* [OBJECTIVE]: Copy the first line of the material below and every later line through the line containing "the tray side.", without any other output.
====================
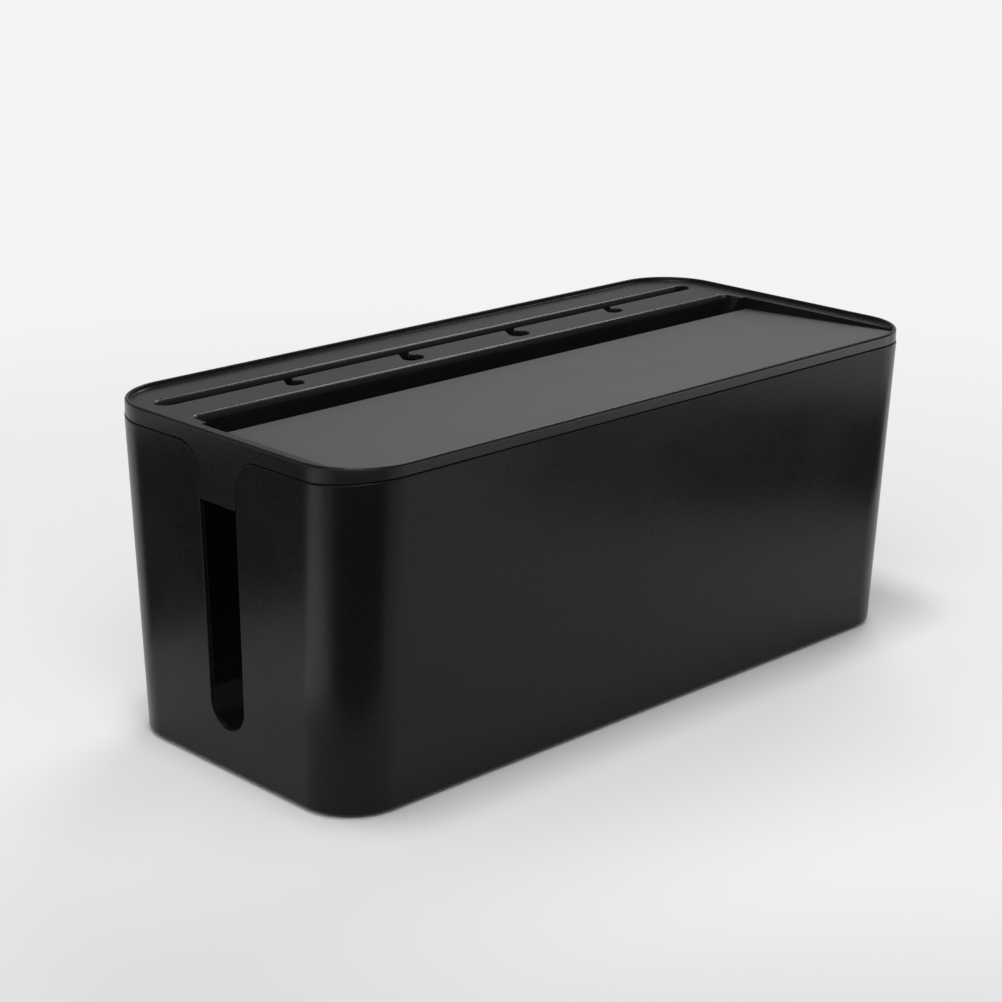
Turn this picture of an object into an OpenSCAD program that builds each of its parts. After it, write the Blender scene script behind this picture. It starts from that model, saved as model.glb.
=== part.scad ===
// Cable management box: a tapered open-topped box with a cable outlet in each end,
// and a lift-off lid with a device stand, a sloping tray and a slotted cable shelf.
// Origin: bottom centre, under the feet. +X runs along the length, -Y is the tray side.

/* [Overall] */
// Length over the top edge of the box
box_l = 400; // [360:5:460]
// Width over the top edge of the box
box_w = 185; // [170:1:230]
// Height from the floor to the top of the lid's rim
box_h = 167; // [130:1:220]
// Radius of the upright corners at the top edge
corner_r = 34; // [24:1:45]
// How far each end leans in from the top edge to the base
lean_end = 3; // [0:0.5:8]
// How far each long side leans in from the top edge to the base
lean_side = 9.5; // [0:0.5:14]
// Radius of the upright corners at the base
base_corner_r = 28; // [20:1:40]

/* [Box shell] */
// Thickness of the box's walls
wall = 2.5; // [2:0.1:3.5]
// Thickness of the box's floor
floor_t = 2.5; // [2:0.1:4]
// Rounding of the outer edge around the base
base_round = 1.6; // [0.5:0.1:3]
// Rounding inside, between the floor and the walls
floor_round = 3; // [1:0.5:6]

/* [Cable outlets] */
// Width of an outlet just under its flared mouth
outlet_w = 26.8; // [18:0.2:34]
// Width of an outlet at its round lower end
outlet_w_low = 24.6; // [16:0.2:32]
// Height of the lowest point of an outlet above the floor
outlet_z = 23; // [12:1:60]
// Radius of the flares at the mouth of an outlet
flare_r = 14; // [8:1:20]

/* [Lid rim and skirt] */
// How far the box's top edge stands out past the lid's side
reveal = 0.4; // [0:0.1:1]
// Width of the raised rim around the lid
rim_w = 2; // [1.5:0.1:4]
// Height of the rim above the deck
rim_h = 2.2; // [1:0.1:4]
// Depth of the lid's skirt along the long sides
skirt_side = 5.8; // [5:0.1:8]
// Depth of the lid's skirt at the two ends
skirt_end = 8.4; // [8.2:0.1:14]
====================
* [PROBLEM SOLUTION]:
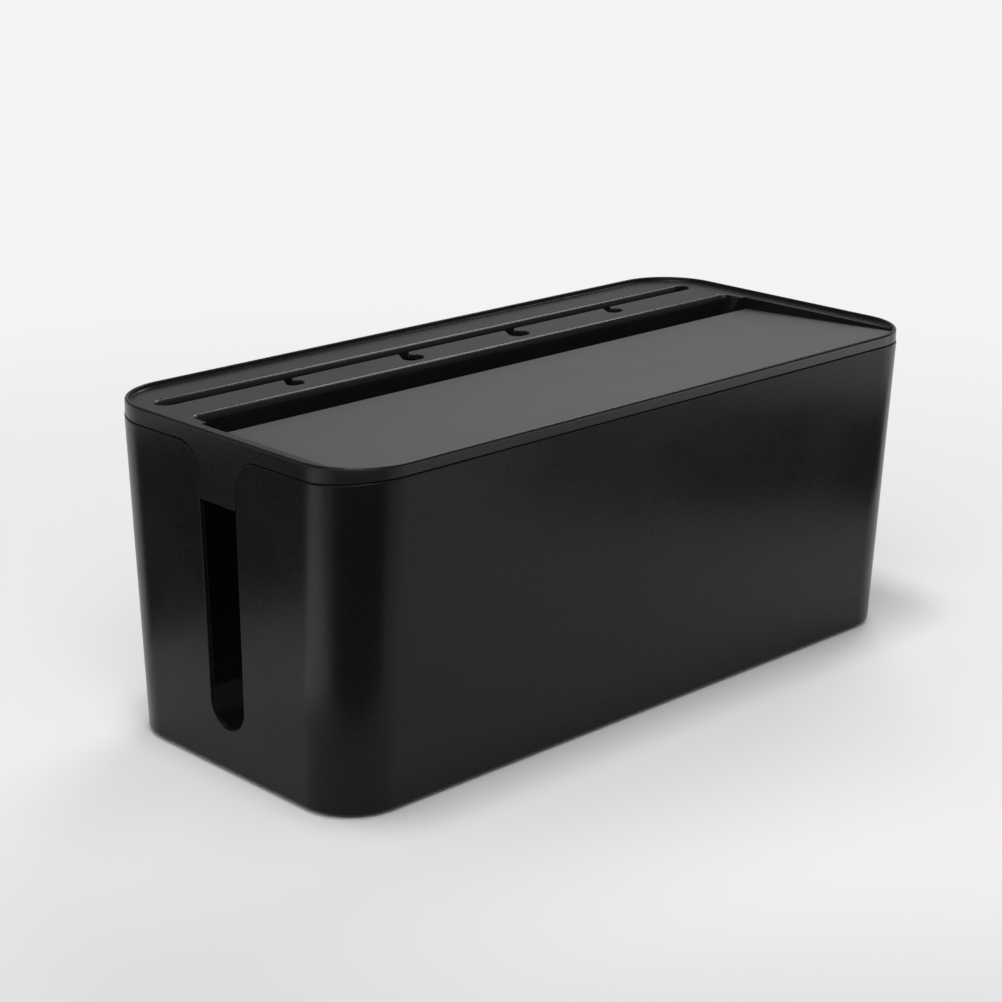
Turn this picture of an object into an OpenSCAD program that builds each of its parts. After it, write the Blender scene script behind this picture. It starts from that model, saved as model.glb.
=== part.scad ===
// Cable management box: a tapered open-topped box with a cable outlet in each end,
// and a lift-off lid with a device stand, a sloping tray and a slotted cable shelf.
// Origin: bottom centre, under the feet. +X runs along the length, -Y is the tray side.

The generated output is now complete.